Wrote 497 grouped records to prepared_datasets/politihop_combined_and_grouped_ruling.json


#### 4. prepare HoVer Dev set

In [1]:
import json

def preprocess_dataset(input_path: str, output_path: str) -> None:
    """
    Reads a JSON file containing dataset examples, extracts claim, matching evidences,
    and label for each entry, then writes the results as a JSON list.

    Each output entry will have:
      - 'claim': the claim text
      - 'evidences': list of context contents whose titles appear in supporting_facts
      - 'label': the example label (e.g., SUPPORTED, REFUTED)
    """
    # Load the dataset
    with open(input_path, 'r', encoding='utf-8') as f:
        data = json.load(f)

    processed = []
    for example in data:
        claim = example.get('claim', '')
        label = example.get('label', '')

        # Build a map from context title to its content
        context = example.get('context', [])  # list of [title, content]
        context_map = {title: content for title, content in context}

        # Extract evidences by matching titles in supporting_facts
        evidences = []
        for title, _ in example.get('supporting_facts', []):
            content = context_map.get(title)
            if content:
                evidences.append(content)

        # Remove duplicates while preserving order
        seen = set()
        unique_evidences = []
        for ev in evidences:
            if ev not in seen:
                seen.add(ev)
                unique_evidences.append(ev)
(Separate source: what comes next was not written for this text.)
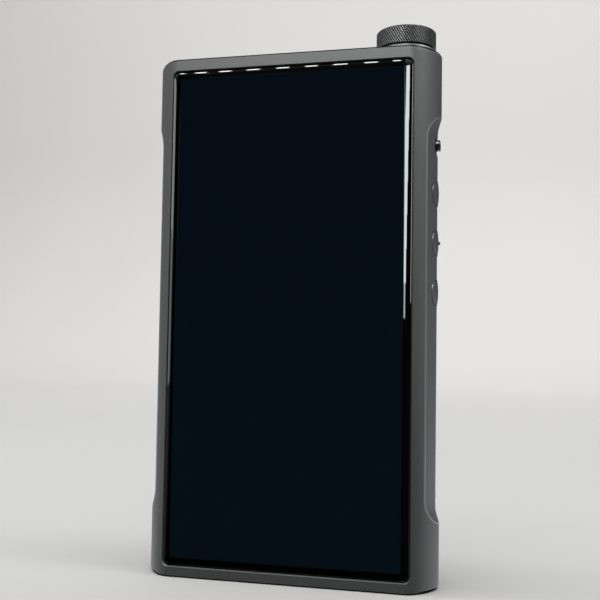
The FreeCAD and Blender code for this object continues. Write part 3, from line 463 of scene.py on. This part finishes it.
def knurled_knob():
    """The knob with its knurl cut into the mesh: deep grooves one way, shallow ones across."""
    low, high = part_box("volume_knob")
    centre_x, centre_y = (low.x + high.x) / 2, (low.y + high.y) / 2
    outer = (high.x - low.x) / 2
    bottom, top = low.z, high.z
    columns = KNURL_STARTS * KNURL_COLUMNS
    pitch = TURN * outer / KNURL_STARTS
    knurl_low, knurl_high = bottom + KNOB_CHAMFER, top - KNOB_CHAMFER
    steps = round((knurl_high - knurl_low) / (pitch / KNURL_COLUMNS))
    face_radius = outer - KNOB_CHAMFER - 0.10 * MM
    chamfer_radius = outer - KNOB_CHAMFER
    root_radius = outer - 0.19 * MM

    # rows of the lathe outline, from the hollow underside outwards and up: z, radius, knurled
    rows = [
        (bottom + HOLLOW_DEPTH, 3.2 * MM, False),
        (bottom + HOLLOW_DEPTH, 6.2 * MM, False),
        (bottom + 1.9 * MM, HOLLOW_RADIUS, False),
        (bottom, HOLLOW_RADIUS, False),
        (bottom, face_radius, False),
        (bottom + 0.03 * MM, chamfer_radius, False),
        (knurl_low - 0.16 * MM, root_radius, False),
    ]
    band_start = len(rows) - 1
    rows += [(knurl_low + (knurl_high - knurl_low) * i / steps, outer, True)
             for i in range(steps + 1)]
    band_end = len(rows)
    rows += [
        (knurl_high + 0.16 * MM, root_radius, False),
        (top - 0.03 * MM, chamfer_radius, False),
        (top, face_radius, False),
    ]
    rows += [(top + height * MM, radius * MM, False) for radius, height in TOP_DISH]

    verts = []
    for z, row_radius, knurled in rows:
        for j in range(columns):
            angle = TURN * j / columns
            radius = row_radius
            if knurled:
                turn = angle / TURN * KNURL_STARTS
                radius -= knurl_depth(turn, (z - knurl_low) * KNURL_LEAN / pitch)
            verts.append((centre_x + radius * math.cos(angle),
                          centre_y + radius * math.sin(angle), z))
    faces = []
    last_row = len(rows) - 1
    for i in range(last_row):
        here, above = i * columns, (i + 1) * columns
        for j in range(columns):
            k = (j + 1) % columns
            faces.append((here + j, here + k, above + k, above + j))

    # fans close the top and the roof of the hollow
    top_centre, hollow_centre = len(verts), len(verts) + 1
    verts.append((centre_x, centre_y, rows[-1][0]))
    verts.append((centre_x, centre_y, rows[0][0]))
    for j in range(columns):
        k = (j + 1) % columns
        faces.append((last_row * columns + j, last_row * columns + k, top_centre))
        faces.append((k, j, hollow_centre))

    knob = add_mesh("knurled_knob", verts, faces)
    # flat facets on the knurl, smooth everywhere else
    for i, face in enumerate(knob.data.polygons):
        face.use_smooth = not band_start <= i // columns < band_end
    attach(knob, "knob")
    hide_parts("volume_knob")
    return knob


knob = dress(knurled_knob(), knob_metal())


# ---------------------------------------------------------------------------- backdrop
def sweep_floor():
    """A pale floor that turns up into a wall far behind the player."""
    half_width, front_y, bend_y, bend, wall_top = 3.0, -1.6, 1.1, 0.5, 2.4
    profile = [(front_y, 0.0)]      # y, z
    for degrees in range(0, 91, 6):
        angle = math.radians(degrees)
        profile.append((bend_y + bend * math.sin(angle), bend - bend * math.cos(angle)))
    profile.append((bend_y + bend, wall_top))
    verts = [(x, y, z) for y, z in profile for x in (-half_width, half_width)]
    faces = [(2 * i, 2 * i + 1, 2 * i + 3, 2 * i + 2) for i in range(len(profile) - 1)]
    sweep = add_mesh("studio_floor", verts, faces)
    for face in sweep.data.polygons:
        face.use_smooth = True
    dress(sweep, studio_paper())
    sweep.visible_glossy = False
    return sweep


floor = sweep_floor()


# ---------------------------------------------------------------------------- world
def studio_world():
    """A dark room in front, a bright ceiling, and a pale glow low down behind and beside."""
    world = bpy.data.worlds.new("studio_world")
    bpy.context.scene.world = world
    world.use_nodes = True
    k = Nodes(world.node_tree)
    background = k.tree.nodes["Background"]
    x, y, z = k.separate(k.node("TexCoord", {})["Generated"])
    ceiling = k.ramp(z, span=(0.25, 1.0), to=(0.0, 0.87))
    back = k.ramp(y, span=(-0.25, 0.9), to=(0.0, 0.13))
    table = k.mul(k.ramp(z, span=(0.08, -0.30)), k.ramp(y, span=(-0.45, 0.55)))
    left = k.mul(k.ramp(x, span=(-0.62, -0.9), to=(0.0, 0.24)), k.ramp(z, span=(-0.30, 0.0)))
    room_glow = 0.021
    total = k.add(k.add(k.add(ceiling, back), k.add(table, left)), room_glow)
    k.put(background.inputs[1], total)
    k.put(background.inputs[0], (0.97, 0.985, 1.0))


studio_world()
bpy.context.scene.view_settings.view_transform = "Standard"


# ---------------------------------------------------------------------------- lights
# turns a light to face +Y, with its height along Z
FACING_BACK = Matrix(((1, 0, 0), (0, 0, -1), (0, 1, 0))).to_quaternion()


def aim(place, target):
    return (Vector(place) - Vector(target)).to_track_quat("Z", "Y")


def area(name, place, rotation, size, watts, receivers, color=(1, 1, 1)):
    """A rectangular light that the camera can't see and only the receivers take in."""
    data = bpy.data.lights.new(name, "AREA")
    data.shape = "RECTANGLE"
    data.size, data.size_y = size
    data.energy = watts
    data.color = color
    data.spread = math.radians(180.0)
    light = bpy.data.objects.new(name, data)
    bpy.context.scene.collection.objects.link(light)
    light.location = place
    light.rotation_mode = "QUATERNION"
    light.rotation_quaternion = rotation
    light.visible_camera = False
    light.light_linking.receiver_collection = receivers
    return light


def only(name, *objects):
    """A light-linking collection that takes in these objects alone."""
    group = bpy.data.collections.new(name)
    for obj in objects:
        group.objects.link(obj)
    return group


def all_but(name, *objects):
    """A light-linking collection that leaves these objects out."""
    group = only(name, *objects)
    for entry in group.collection_objects:
        entry.light_linking.link_state = "EXCLUDE"
    return group


glass = NODES["front_glass"]
body_only = all_but("not_glass_paper_knob", glass, floor, knob)
BODY_LIGHTS = (                     # name, place, target, size, watts
    ("soft_top", (-0.02, -0.40, 0.93), (0, 0, 0.09), (0.42, 0.4), 6.75),
    ("soft_top_left", (-0.28, -0.35, 0.75), (0, 0, 0.09), (0.4, 0.4), 3.65),
    ("soft_top_near", (0.02, -0.30, 0.48), (0, 0, 0.13), (0.25, 0.25), 0.78),
    ("soft_right_high", (0.70, -0.25, 0.60), (0, 0, 0.12), (0.4, 0.4), 1.36),
    ("soft_left_low", (-0.7, -0.5, 0.05), (0, 0, 0.05), (0.4, 0.3), 0.38),
    ("soft_right", (0.8, -0.1, 0.30), (0, 0, 0.07), (0.5, 0.6), 0.14),
    ("soft_right_back", (0.8, 0.15, 0.15), (0, 0, 0.06), (0.4, 0.5), 0.24),
)
for name, place, target, size, watts in BODY_LIGHTS:
    area(name, place, aim(place, target), size, watts, body_only)

# panels for the knob alone, which light its knurl in bands with a dark strip between them
PANEL_DISTANCE = 0.8                # level distance of the knob and glass panels
knob_only = only("knob_only", knob)
KNOB_LIGHTS = (                     # name, degrees from -Y towards +X, width, watts
    ("knob_left_near", -9.0, 0.16, 1.4),
    ("knob_left", -40.0, 0.72, 1.5),
    ("knob_right", 62.0, 0.56, 1.2),
)
for name, degrees, width, watts in KNOB_LIGHTS:
    angle = math.radians(degrees)
    place = (KNOB_X + PANEL_DISTANCE * math.sin(angle), -PANEL_DISTANCE * math.cos(angle), 0.42)
    area(name, place, aim(place, (KNOB_X, 0, 0.1455)), (width, 0.36), watts, knob_only)

paper_only = only("paper_only", floor)
PAPER_LIGHTS = (                    # name, place, target, size, watts
    ("wall_wash", (0.0, -0.1, 1.5), (0.0, 1.6, 0.35), (2.4, 0.6), 29.5),
    ("table_wash", (-0.1, -0.35, 1.0), (0, 0.2, 0.0), (1.1, 0.9), 4.2),
)
for name, place, target, size, watts in PAPER_LIGHTS:
    area(name, place, aim(place, target), size, watts, paper_only)

# reflections in the cover glass
GLASS_Y = -0.009
glass_only = only("glass_only", glass)


def glass_light(name, place, rotation, size, watts, color=(1, 1, 1)):
    light = area(name, place, rotation, size, watts, glass_only, color)
    light.visible_diffuse = False


# a tall leaning panel in front, mostly to the right, built up in level strips
STRIP_HEIGHT = 0.04
for i in range(9):
    z = 0.12 + STRIP_HEIGHT * i
    rise = (z - 0.117) / 0.243
    left, right = max(-0.045, -0.095 + 0.1125 * rise), 0.130 + 0.225 * rise
    width = right - left
    watts_per_area = 22.0 if i == 0 else 42.0
    glass_light("glass_right_%d" % i, ((left + right) / 2, -PANEL_DISTANCE, z), FACING_BACK,
                (width, STRIP_HEIGHT), watts_per_area * width * STRIP_HEIGHT, (0.90, 1.0, 0.96))

# broad panels to either side, seen only in the outermost curve of the glass
SIDE_PANELS = (         # name, X of target, degrees from -Y towards -X, height, size, watts
    ("glass_left_a", -0.033, 82.0, 0.30, (0.95, 0.20), 1.7),
    ("glass_left_b", -0.033, 82.0, 0.11, (0.95, 0.18), 0.7),
    ("glass_right_side", 0.033, -100.0, 0.27, (0.75, 0.30), 5.2),
)
for name, edge_x, degrees, z, size, watts in SIDE_PANELS:
    angle = math.radians(degrees)
    place = (edge_x - PANEL_DISTANCE * math.sin(angle),
             GLASS_Y - PANEL_DISTANCE * math.cos(angle), z)
    glass_light(name, place, aim(place, (edge_x, GLASS_Y, z)), size, watts, (0.92, 0.97, 1.0))

# a row of tube lamps high in front, a broken line in the top edge of the glass
TUBE_TILT = math.radians(70.0)
TUBE_DISTANCE = 0.9
TUBE_TARGET_Z = 0.138
VIEW_X, VIEW_DISTANCE = 61.5, 245.0  # viewpoint that the reflections are worked out for, mm
TUBES = (                           # X of the reflection in the glass in mm, width in metres
    (-30.8, 0.006), (-25.2, 0.015), (-18.2, 0.015), (-10.35, 0.016), (-2.0, 0.016),
    (5.9, 0.015), (13.75, 0.017), (21.9, 0.016), (28.85, 0.010), (32.4, 0.007),
)
for i, (glass_x, width) in enumerate(TUBES):
    slope = (VIEW_X - glass_x) / VIEW_DISTANCE
    place = (glass_x * MM - slope * TUBE_DISTANCE,
             GLASS_Y - TUBE_DISTANCE * math.cos(TUBE_TILT),
             TUBE_TARGET_Z + TUBE_DISTANCE * math.sin(TUBE_TILT))
    glass_light("glass_row_%d" % i, place, aim(place, (place[0], GLASS_Y, TUBE_TARGET_Z)),
                (width, 0.30), 1.3 * width / 0.012)


# ---------------------------------------------------------------------------- camera
def add_camera():
    """Looks along +Y from the front, turned towards -X and slightly up."""
    heading, pitch, roll = -0.24199, 0.05591, 0.01546       # radians
    data = bpy.data.cameras.new("camera")
    camera = bpy.data.objects.new("camera", data)
    bpy.context.scene.collection.objects.link(camera)
    data.sensor_width = 36.0
    data.lens = 54.4986
    data.clip_start = 0.01
    data.clip_end = 50.0
    forward = Vector((math.sin(heading) * math.cos(pitch),
                      math.cos(heading) * math.cos(pitch), math.sin(pitch)))
    level = Vector((math.cos(heading), -math.sin(heading), 0.0))
    above = level.cross(forward)
    right = level * math.cos(roll) + above * math.sin(roll)
    up = -level * math.sin(roll) + above * math.cos(roll)
    pose = Matrix((right, up, -forward)).transposed().to_4x4()
    pose.translation = Vector((61.495 * MM, -242.613 * MM, 61.427 * MM))
    camera.matrix_world = pose
    bpy.context.scene.camera = camera


add_camera()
        processed.append({
            'claim': claim,
            'evidences': unique_evidences,
            'label': label
        })

    # Write the processed list to output JSON file
    with open(output_path, 'w', encoding='utf-8') as f:
        json.dump(processed, f, indent=2, ensure_ascii=False)

In [2]:

preprocess_dataset('hover/data/hover/doc_retrieval/hover_dev_doc_retrieval.json', 'prepared_datasets/hover_dev_full_docs.json')


In [3]:
preprocess_dataset('hover/data/hover/doc_retrieval/hover_train_doc_retrieval.json', 'prepared_datasets/hover_train_full_docs.json')